▸ Data excerpt
---

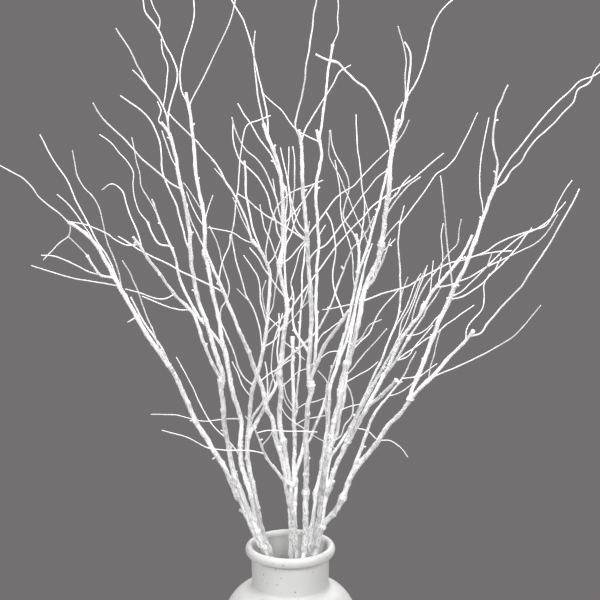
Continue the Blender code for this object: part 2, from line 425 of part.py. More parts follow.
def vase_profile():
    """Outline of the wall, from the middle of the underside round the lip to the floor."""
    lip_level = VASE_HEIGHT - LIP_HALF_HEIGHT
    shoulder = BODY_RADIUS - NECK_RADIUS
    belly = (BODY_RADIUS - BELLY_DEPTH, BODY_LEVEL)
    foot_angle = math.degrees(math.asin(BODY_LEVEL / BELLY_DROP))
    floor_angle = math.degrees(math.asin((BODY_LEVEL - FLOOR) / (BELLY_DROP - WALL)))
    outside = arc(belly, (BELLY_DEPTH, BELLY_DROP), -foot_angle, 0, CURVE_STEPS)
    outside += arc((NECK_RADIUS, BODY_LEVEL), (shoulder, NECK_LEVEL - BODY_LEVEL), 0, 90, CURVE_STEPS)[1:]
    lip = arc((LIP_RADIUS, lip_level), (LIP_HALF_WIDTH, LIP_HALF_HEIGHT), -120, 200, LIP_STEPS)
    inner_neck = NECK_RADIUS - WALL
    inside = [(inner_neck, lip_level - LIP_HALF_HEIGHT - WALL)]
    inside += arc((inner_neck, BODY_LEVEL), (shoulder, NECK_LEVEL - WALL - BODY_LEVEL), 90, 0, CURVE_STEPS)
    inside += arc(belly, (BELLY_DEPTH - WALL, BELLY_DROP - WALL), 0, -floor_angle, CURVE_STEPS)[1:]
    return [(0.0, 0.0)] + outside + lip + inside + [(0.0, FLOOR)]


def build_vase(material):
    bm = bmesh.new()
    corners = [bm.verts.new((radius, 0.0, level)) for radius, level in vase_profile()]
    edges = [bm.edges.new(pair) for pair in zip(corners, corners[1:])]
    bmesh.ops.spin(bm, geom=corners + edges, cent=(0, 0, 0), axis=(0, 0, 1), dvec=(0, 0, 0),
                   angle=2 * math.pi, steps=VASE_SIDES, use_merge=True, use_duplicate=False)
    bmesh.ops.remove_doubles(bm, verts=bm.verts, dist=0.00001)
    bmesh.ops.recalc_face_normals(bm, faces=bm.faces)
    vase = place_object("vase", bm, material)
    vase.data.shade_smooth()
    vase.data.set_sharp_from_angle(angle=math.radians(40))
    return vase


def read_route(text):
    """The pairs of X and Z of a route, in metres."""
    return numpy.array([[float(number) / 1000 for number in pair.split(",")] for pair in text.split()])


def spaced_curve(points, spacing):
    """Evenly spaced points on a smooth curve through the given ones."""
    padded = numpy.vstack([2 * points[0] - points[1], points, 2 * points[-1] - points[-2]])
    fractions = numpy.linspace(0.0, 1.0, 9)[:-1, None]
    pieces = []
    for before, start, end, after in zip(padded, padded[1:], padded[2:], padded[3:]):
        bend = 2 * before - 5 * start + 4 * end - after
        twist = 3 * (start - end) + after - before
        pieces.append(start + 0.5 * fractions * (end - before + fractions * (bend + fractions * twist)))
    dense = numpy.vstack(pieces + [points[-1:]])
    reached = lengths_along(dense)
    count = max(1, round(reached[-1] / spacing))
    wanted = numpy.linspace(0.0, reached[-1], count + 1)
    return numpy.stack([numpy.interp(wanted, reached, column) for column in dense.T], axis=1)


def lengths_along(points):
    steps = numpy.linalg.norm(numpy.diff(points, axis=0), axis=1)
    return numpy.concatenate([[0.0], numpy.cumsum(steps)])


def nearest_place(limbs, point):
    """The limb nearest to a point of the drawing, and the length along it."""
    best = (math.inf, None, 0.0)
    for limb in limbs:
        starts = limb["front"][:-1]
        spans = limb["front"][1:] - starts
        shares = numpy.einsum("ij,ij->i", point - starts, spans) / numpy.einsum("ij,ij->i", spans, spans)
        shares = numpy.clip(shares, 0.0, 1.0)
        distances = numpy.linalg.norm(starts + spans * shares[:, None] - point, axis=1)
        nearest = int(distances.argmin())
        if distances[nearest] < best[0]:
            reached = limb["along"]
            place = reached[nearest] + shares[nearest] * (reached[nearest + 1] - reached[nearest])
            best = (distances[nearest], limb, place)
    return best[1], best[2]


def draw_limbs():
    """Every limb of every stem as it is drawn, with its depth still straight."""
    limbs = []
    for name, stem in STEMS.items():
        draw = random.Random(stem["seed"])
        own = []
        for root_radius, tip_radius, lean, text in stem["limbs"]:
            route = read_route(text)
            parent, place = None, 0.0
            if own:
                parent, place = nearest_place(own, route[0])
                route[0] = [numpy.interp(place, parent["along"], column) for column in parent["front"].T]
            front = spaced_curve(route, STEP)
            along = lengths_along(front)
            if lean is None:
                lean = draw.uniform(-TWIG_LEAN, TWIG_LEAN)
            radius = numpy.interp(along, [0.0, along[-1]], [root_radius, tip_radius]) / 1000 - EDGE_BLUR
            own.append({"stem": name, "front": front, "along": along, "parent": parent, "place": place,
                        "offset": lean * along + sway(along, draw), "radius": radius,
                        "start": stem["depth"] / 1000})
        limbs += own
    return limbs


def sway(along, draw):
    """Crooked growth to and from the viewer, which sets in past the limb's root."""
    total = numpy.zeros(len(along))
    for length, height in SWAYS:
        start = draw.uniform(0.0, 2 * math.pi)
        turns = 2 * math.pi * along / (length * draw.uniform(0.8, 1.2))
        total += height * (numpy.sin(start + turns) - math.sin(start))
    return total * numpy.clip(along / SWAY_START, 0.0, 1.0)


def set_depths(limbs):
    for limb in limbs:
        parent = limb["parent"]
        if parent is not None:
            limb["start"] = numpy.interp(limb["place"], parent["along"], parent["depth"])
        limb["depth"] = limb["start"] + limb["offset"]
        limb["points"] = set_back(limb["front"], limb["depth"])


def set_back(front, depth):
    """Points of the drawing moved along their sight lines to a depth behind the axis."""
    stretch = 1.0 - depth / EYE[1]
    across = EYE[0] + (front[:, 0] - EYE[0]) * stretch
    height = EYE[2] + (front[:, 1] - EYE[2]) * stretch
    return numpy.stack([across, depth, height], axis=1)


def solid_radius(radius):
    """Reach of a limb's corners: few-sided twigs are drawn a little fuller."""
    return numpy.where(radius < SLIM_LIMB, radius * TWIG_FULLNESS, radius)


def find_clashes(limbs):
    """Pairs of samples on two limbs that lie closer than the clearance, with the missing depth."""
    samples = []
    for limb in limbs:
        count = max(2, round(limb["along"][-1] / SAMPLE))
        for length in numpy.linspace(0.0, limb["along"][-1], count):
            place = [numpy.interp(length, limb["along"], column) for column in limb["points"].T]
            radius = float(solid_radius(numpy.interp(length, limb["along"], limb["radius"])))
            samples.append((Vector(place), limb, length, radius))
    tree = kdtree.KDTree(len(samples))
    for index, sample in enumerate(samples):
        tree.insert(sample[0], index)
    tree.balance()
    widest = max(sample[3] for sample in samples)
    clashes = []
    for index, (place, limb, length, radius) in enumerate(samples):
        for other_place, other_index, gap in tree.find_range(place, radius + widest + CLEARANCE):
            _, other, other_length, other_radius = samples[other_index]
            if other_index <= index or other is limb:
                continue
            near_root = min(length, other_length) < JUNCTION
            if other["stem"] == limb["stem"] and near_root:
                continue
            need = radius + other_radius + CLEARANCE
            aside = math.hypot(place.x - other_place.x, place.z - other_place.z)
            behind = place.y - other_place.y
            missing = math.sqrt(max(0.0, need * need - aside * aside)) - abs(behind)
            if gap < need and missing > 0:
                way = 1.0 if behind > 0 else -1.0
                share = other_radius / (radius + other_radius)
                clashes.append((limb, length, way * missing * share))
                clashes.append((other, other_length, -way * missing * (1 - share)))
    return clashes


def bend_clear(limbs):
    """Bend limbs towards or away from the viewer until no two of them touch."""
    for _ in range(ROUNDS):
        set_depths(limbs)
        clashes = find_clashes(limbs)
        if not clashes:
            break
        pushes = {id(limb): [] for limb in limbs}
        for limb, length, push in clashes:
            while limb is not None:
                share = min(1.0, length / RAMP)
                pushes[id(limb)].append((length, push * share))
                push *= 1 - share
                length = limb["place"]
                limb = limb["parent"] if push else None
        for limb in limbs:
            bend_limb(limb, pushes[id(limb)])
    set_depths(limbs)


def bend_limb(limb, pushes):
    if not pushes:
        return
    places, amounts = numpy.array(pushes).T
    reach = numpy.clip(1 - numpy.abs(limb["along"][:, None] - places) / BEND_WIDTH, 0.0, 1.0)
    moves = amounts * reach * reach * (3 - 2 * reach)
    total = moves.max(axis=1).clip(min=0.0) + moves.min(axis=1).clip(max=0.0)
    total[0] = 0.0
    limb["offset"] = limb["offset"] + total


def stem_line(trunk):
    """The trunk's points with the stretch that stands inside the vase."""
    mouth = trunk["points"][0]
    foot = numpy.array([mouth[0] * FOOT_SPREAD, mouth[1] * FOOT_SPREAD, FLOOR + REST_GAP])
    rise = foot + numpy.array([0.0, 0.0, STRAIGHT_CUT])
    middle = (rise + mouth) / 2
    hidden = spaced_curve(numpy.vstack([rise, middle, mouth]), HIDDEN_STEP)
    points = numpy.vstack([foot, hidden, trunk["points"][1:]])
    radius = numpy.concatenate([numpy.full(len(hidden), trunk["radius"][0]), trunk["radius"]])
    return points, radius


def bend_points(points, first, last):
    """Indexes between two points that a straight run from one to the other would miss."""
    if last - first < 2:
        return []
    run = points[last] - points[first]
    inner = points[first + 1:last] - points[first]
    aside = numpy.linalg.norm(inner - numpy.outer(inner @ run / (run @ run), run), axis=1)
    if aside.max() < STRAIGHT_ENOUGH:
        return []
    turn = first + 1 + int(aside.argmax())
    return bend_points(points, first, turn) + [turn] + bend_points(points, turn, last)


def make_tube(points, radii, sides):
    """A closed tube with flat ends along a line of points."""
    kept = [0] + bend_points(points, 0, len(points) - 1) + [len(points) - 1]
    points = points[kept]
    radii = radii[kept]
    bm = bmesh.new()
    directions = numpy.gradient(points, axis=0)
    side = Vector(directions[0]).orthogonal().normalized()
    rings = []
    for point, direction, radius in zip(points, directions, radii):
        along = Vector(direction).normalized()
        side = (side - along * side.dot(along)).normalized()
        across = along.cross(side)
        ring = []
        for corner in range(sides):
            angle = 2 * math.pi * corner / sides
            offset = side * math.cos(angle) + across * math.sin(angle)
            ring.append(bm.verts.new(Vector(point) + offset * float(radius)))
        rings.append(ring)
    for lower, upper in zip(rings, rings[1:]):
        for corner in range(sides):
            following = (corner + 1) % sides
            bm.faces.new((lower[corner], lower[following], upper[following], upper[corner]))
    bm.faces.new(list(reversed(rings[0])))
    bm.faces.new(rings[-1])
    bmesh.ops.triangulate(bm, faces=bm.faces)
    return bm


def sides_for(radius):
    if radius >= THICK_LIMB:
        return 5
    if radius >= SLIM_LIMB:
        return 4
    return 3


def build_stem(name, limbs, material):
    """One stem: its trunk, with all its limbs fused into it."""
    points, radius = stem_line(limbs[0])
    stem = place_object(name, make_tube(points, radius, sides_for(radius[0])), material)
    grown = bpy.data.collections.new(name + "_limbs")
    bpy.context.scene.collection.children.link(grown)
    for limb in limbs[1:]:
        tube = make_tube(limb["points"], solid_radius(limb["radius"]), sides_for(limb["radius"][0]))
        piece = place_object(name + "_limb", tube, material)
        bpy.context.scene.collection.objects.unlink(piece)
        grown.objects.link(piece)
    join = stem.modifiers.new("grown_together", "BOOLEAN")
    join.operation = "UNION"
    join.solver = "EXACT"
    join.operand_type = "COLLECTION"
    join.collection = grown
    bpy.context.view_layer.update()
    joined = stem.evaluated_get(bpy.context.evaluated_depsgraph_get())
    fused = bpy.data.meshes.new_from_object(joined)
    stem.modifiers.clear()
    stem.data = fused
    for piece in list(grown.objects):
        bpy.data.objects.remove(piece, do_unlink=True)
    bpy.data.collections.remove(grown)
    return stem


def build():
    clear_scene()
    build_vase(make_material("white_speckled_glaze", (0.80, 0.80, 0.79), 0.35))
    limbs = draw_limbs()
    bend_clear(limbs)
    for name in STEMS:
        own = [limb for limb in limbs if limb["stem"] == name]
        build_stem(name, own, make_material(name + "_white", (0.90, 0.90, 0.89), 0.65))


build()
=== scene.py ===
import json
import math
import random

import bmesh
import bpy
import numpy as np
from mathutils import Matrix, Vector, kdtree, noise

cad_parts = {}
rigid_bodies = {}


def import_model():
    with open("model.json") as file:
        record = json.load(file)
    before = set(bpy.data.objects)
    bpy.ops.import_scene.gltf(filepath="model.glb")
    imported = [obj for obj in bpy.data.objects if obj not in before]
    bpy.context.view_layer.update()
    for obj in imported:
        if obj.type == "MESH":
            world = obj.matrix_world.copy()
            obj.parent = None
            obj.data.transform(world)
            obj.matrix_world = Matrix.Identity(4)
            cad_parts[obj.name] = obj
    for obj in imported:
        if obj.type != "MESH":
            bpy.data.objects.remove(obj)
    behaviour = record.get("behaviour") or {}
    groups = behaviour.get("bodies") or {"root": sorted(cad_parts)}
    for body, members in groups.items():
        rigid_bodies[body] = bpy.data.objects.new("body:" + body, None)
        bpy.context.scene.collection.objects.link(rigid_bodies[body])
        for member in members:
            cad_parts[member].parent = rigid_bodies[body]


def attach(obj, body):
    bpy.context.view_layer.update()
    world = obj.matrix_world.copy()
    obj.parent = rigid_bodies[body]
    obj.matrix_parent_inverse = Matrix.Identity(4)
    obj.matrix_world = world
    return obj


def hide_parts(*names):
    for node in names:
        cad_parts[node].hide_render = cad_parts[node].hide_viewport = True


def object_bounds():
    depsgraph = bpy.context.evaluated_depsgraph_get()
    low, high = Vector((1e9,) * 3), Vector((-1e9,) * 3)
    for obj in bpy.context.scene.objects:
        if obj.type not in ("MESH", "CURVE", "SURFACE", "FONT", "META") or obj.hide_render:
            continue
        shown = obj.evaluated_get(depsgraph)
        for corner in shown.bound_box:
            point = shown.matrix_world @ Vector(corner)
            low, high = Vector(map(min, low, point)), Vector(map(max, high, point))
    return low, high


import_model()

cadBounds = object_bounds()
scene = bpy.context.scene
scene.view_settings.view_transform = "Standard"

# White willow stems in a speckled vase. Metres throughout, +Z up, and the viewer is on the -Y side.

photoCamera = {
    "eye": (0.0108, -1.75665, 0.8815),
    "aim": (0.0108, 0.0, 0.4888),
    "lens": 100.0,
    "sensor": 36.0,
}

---

▸ Aim
Start with the line that contains "for name in" and end with the line that contains "depsgraph = bpy.context.evaluated_depsgraph_get()"; give those lines again exactly, and no others.

▸ Correct answer
    for name in STEMS:
        own = [limb for limb in limbs if limb["stem"] == name]
        build_stem(name, own, make_material(name + "_white", (0.90, 0.90, 0.89), 0.65))


build()
=== scene.py ===
import json
import math
import random

import bmesh
import bpy
import numpy as np
from mathutils import Matrix, Vector, kdtree, noise

cad_parts = {}
rigid_bodies = {}


def import_model():
    with open("model.json") as file:
        record = json.load(file)
    before = set(bpy.data.objects)
    bpy.ops.import_scene.gltf(filepath="model.glb")
    imported = [obj for obj in bpy.data.objects if obj not in before]
    bpy.context.view_layer.update()
    for obj in imported:
        if obj.type == "MESH":
            world = obj.matrix_world.copy()
            obj.parent = None
            obj.data.transform(world)
            obj.matrix_world = Matrix.Identity(4)
            cad_parts[obj.name] = obj
    for obj in imported:
        if obj.type != "MESH":
            bpy.data.objects.remove(obj)
    behaviour = record.get("behaviour") or {}
    groups = behaviour.get("bodies") or {"root": sorted(cad_parts)}
    for body, members in groups.items():
        rigid_bodies[body] = bpy.data.objects.new("body:" + body, None)
        bpy.context.scene.collection.objects.link(rigid_bodies[body])
        for member in members:
            cad_parts[member].parent = rigid_bodies[body]


def attach(obj, body):
    bpy.context.view_layer.update()
    world = obj.matrix_world.copy()
    obj.parent = rigid_bodies[body]
    obj.matrix_parent_inverse = Matrix.Identity(4)
    obj.matrix_world = world
    return obj


def hide_parts(*names):
    for node in names:
        cad_parts[node].hide_render = cad_parts[node].hide_viewport = True


def object_bounds():
    depsgraph = bpy.context.evaluated_depsgraph_get()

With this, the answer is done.